[Begin Data section]

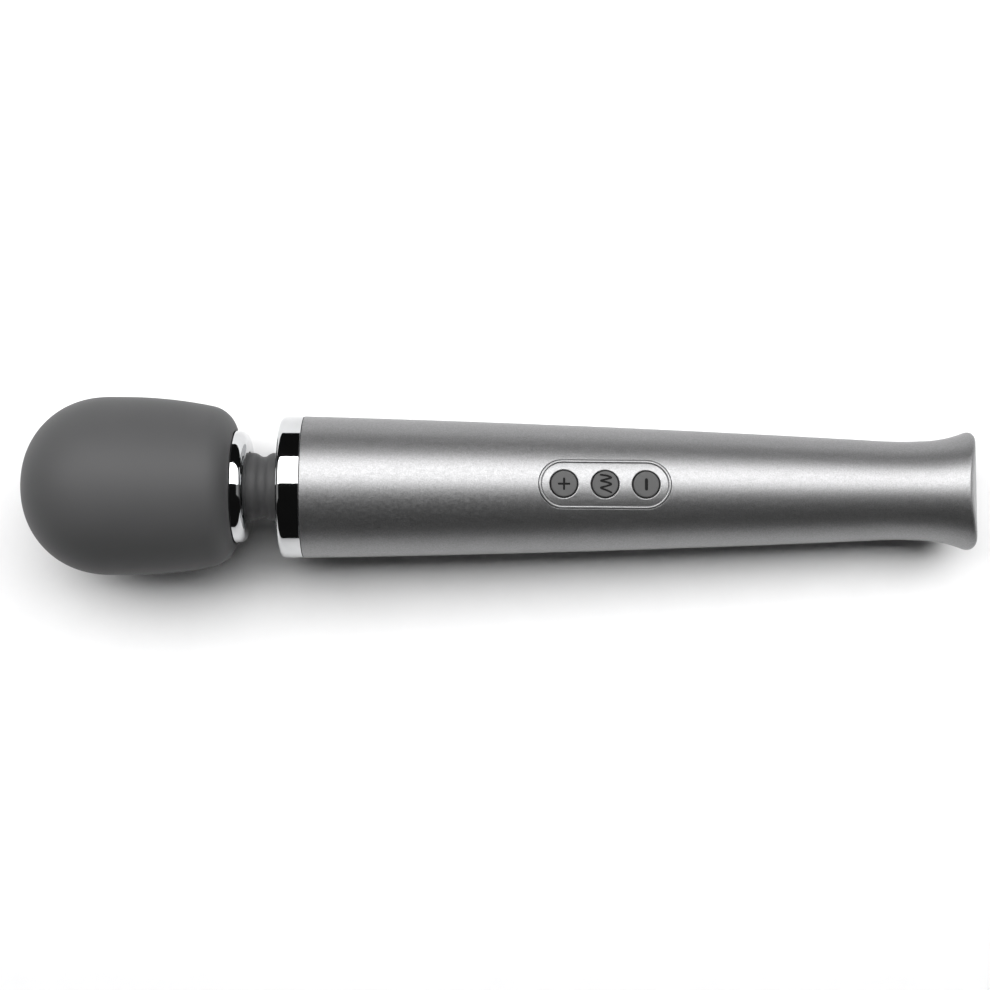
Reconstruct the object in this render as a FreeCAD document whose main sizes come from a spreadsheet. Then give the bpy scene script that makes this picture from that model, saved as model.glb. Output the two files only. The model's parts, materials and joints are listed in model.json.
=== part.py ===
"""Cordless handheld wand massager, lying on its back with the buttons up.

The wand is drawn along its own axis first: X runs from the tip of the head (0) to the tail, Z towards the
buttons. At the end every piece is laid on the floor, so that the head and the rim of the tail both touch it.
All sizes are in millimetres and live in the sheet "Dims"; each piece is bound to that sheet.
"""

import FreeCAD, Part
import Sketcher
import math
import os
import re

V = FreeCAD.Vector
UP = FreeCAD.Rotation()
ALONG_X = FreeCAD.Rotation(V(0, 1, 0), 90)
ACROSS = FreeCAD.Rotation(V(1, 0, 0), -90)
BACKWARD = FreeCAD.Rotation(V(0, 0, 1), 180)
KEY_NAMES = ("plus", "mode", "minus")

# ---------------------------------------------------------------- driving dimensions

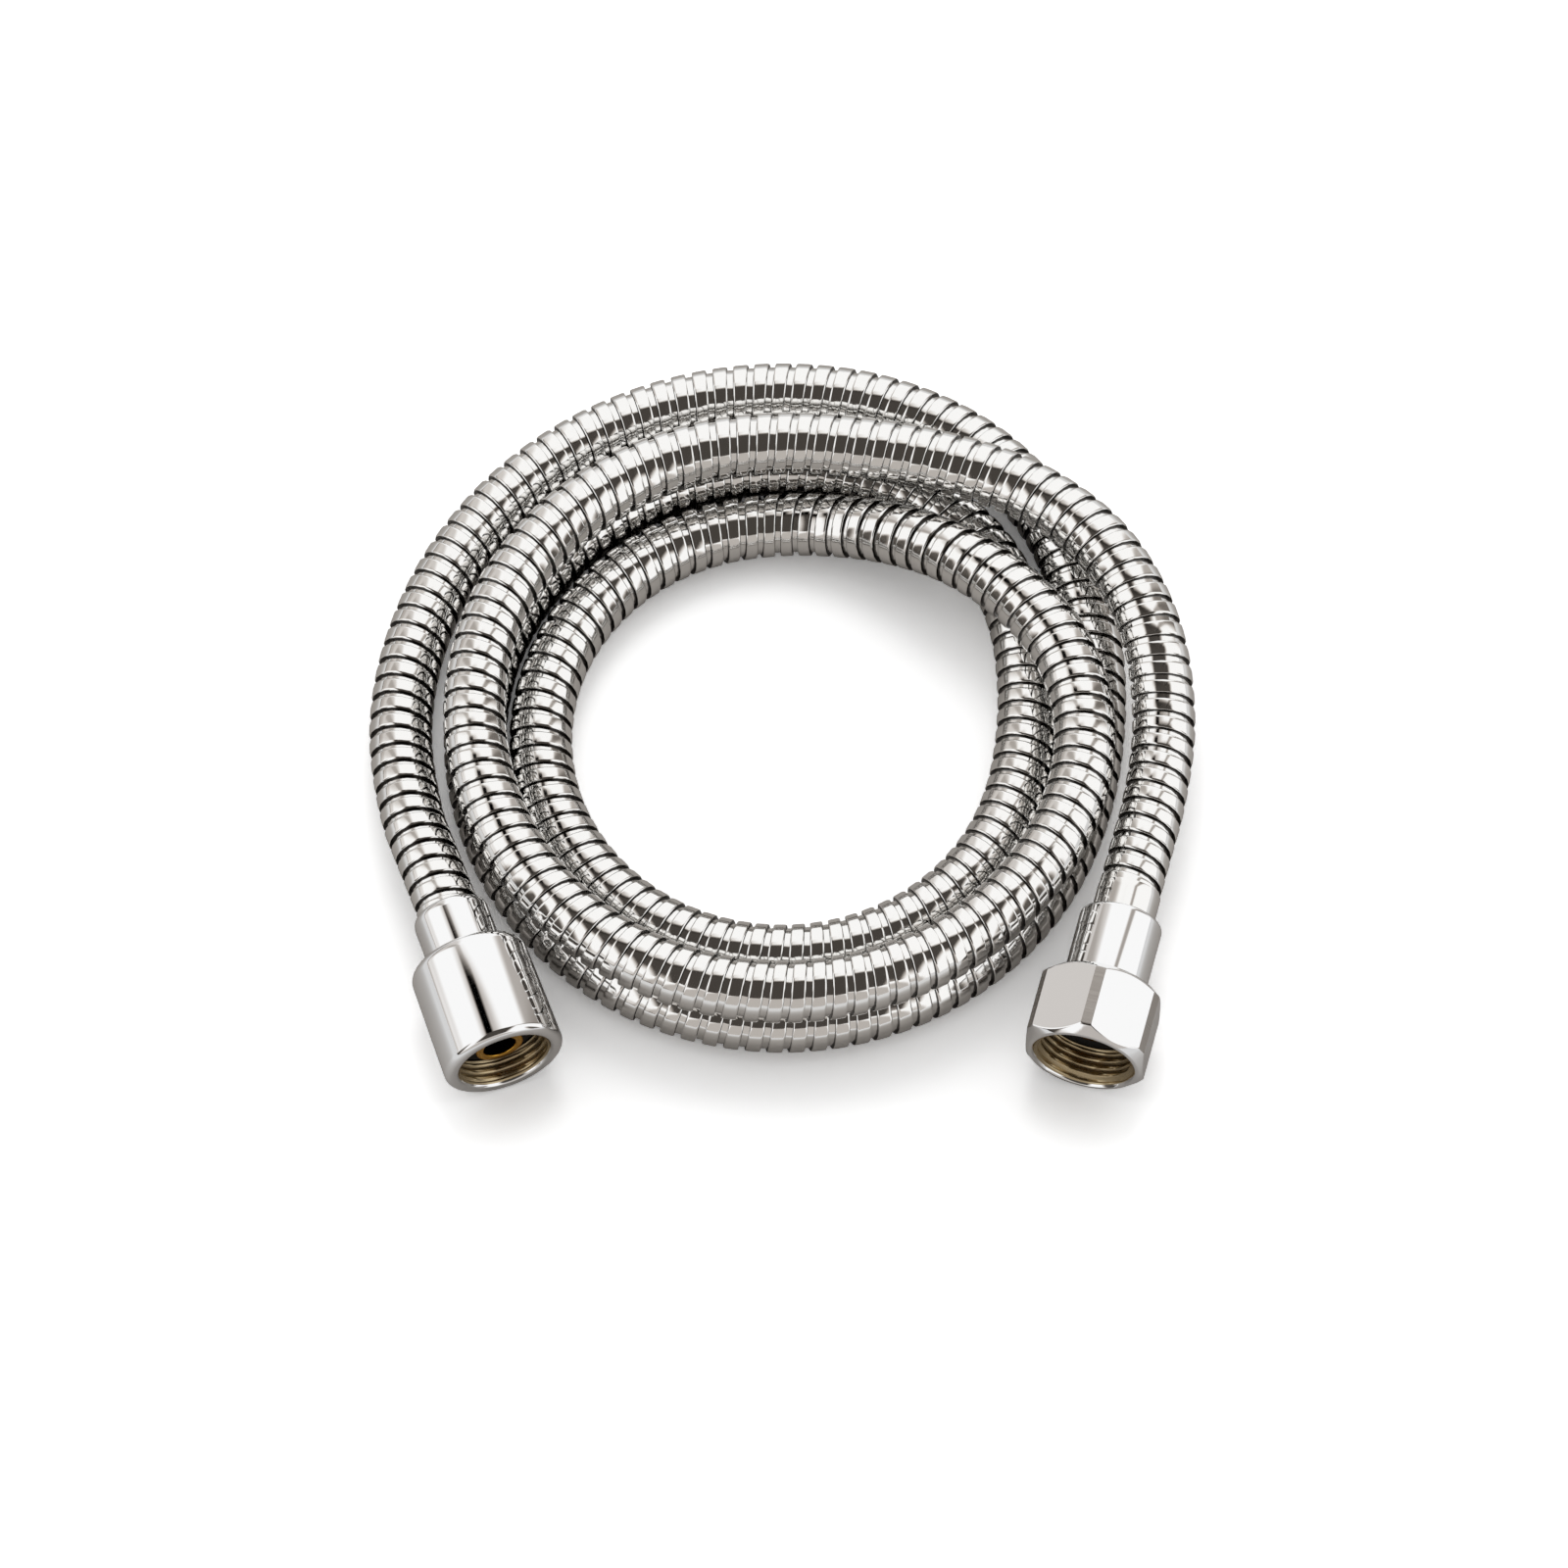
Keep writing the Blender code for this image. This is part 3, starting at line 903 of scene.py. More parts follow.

[End Data section]

Stated problem:
All entries shown above should be printed again exactly.

Task response:
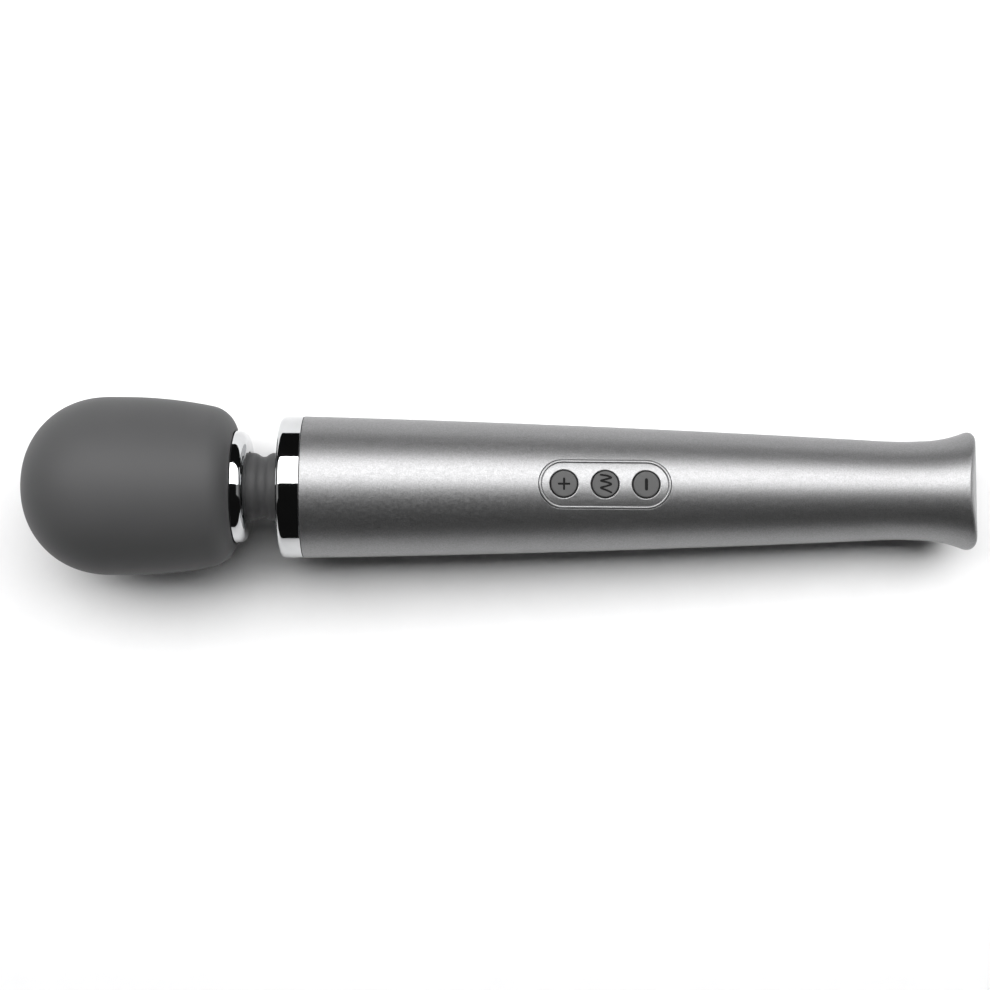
Reconstruct the object in this render as a FreeCAD document whose main sizes come from a spreadsheet. Then give the bpy scene script that makes this picture from that model, saved as model.glb. Output the two files only. The model's parts, materials and joints are listed in model.json.
=== part.py ===
"""Cordless handheld wand massager, lying on its back with the buttons up.

The wand is drawn along its own axis first: X runs from the tip of the head (0) to the tail, Z towards the
buttons. At the end every piece is laid on the floor, so that the head and the rim of the tail both touch it.
All sizes are in millimetres and live in the sheet "Dims"; each piece is bound to that sheet.
"""

import FreeCAD, Part
import Sketcher
import math
import os
import re

V = FreeCAD.Vector
UP = FreeCAD.Rotation()
ALONG_X = FreeCAD.Rotation(V(0, 1, 0), 90)
ACROSS = FreeCAD.Rotation(V(1, 0, 0), -90)
BACKWARD = FreeCAD.Rotation(V(0, 0, 1), 180)
KEY_NAMES = ("plus", "mode", "minus")

# ---------------------------------------------------------------- driving dimensions

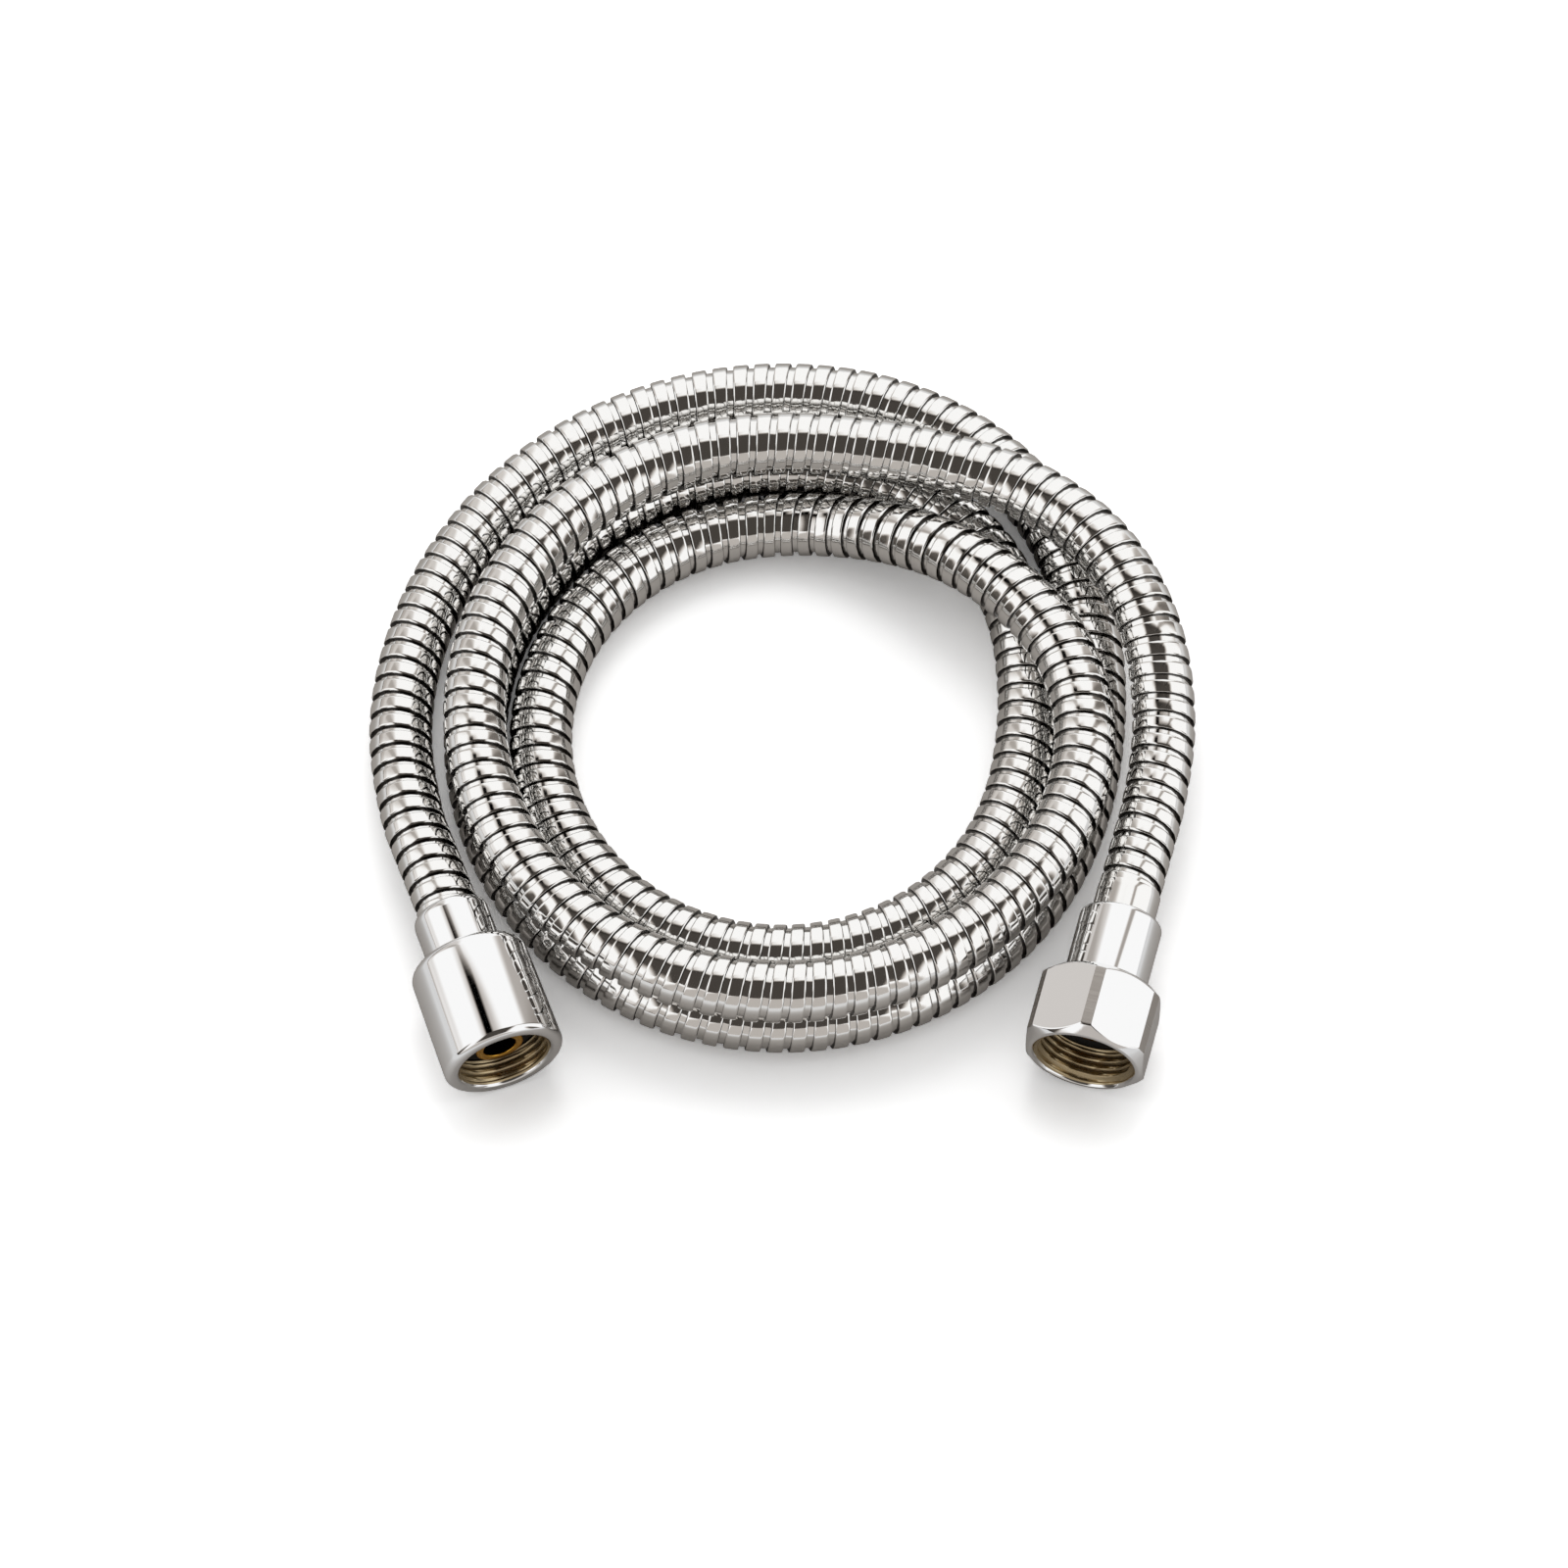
Keep writing the Blender code for this image. This is part 3, starting at line 903 of scene.py. More parts follow.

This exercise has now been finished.